静かな木工(3) - 静かにホゾ切り
静かにホゾ穴が掘れましたので、静かにホゾのオスの方を切ります。
これは、手ノコで切るのが正攻法であり、最も静かな方法です。
胴付きノコを使って墨の外側を切り、際カンナかノミで寸法を合わせます(ホゾとホゾ穴では、穴の方を先に掘っておくというのが一般的)。職人さんはノコで一発切りっ放しだそうです。目指せ職人。
機械を使うとすると、テーブルソーでホゾ切り治具を使う方法か、ルーターを手持ちで、もしくはルーターテーブルで使う方法が一般的と思います。
静かにやろうと思うと、バンドソーが最も静かでかつ効率的です。手順としては手ノコをバンドソーに持ち替えただけで特に目新しいことはなく、カット自体もバンドソーの基本動作のみでできるのですが、参考までに手順をご紹介します。
(1)墨付けして、縦方向に切り込みを入れる。
縦切りフェンスを使います。フェンスはブレードのリード(ドリフト)に合わせて良く角度を調整しておきます。右に見えるのは即席フェザーボード。
「井」型に切り込みが入りました。
注意: 小さい木の破片がブレードとプレート(インサート)のすき間に挟まりはじけて飛んでくることがありますので、注意してください。写真のようにバンドソー用のゼロクリアランスインサートを使うとほぼ回避できます。
四角いホゾができました。木っ端を使って試し切りをして調整をきちんとすれば、切りっ放しでもそこそこいけます。
(3)(オプション)肩を丸くする。
角が丸い欧米流ホゾ穴の場合は、角の部分を丸めなければいけません。本来ならば、大きめに切っておいてノミやヤスリで成形、となりますが、丸く削るというのは結構大変ですし、素人がやるとだんだんせっかくの最初の平行度や垂直度が失われ、台無しになったりします。私もキレイに丸くするのがなかなかできなくて、そのせいでずっと欧米流のホゾは嫌いでした。

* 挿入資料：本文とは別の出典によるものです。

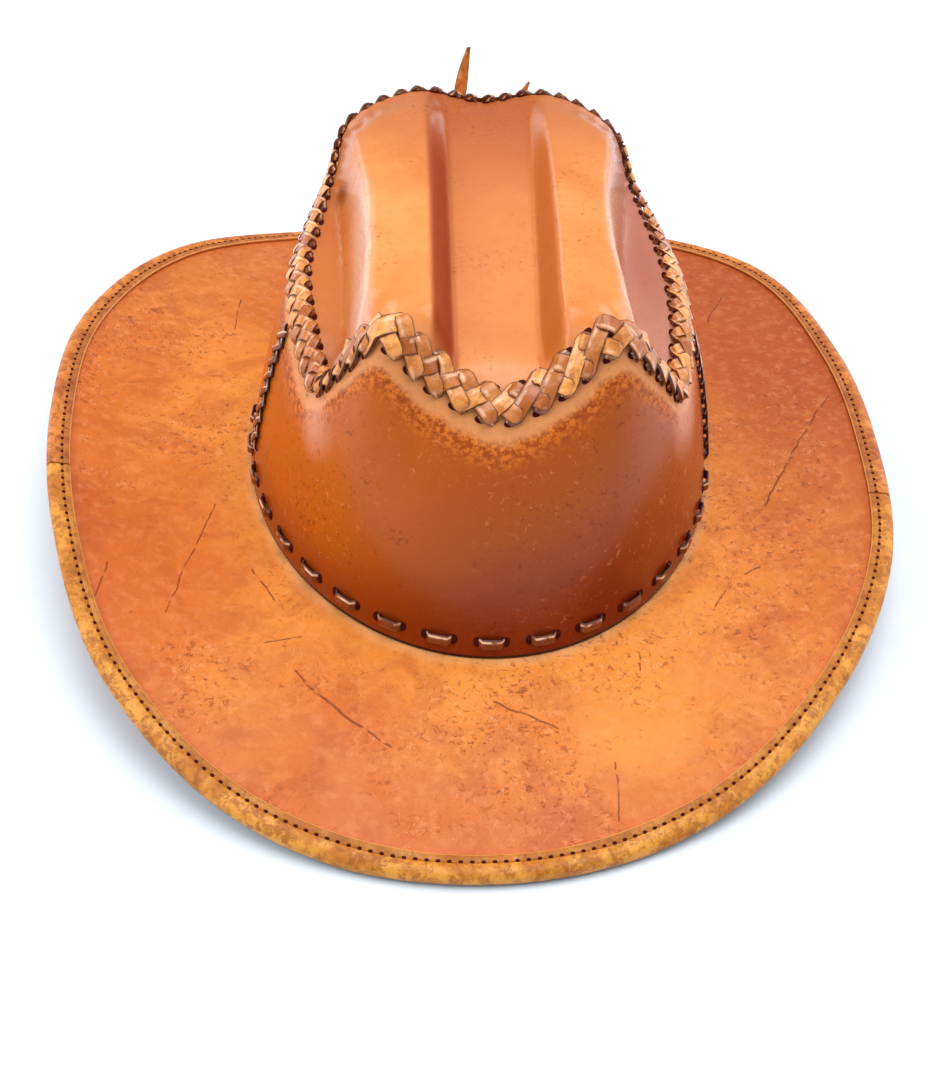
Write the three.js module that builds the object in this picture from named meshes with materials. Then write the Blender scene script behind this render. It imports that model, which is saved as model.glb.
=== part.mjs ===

最近の私の好みは、縦方向だけは0.5mmから場合によっては1mm程度、明らかにゆるめに作るのです。そうしておいて、四隅をノミで軽く45度に落とすと、それだけでスッとホゾ穴に収まるようになります。いわば八角形の角部分が接しているというイメージです。理屈から言えば大幅にすき間があくことになりますが、軟らかい木ならば仮組みをしているうちに木殺しされて、勝手に丸まってきます(笑)。また元来、組み立て時の割れを防ぐために、一般的にホゾの縦方向はゆるめにすべきです。(注: この点は賛否あると思います。たくみ塾の本では、横方向をスッと入るくらいにして、逆に縦方向をきつめにし、最後は木槌で叩き入れるように記載があります。でもワタシの経験上、大抵仮組みの時に割れるのは縦がきつい時です(特に外す時に「ばきっ」と)。)
一生懸命フリーハンドできっちり丸くしようとしたとしても、その丸い部分で強度に貢献できるようなフィットが得られるとは、アマチュア(と言うかワタシ)には考えづらいと思い、割り切ってこの方針でやっています。その代わり幅方向はきっちり合わせて、そこそこのはめ合いになるようにします。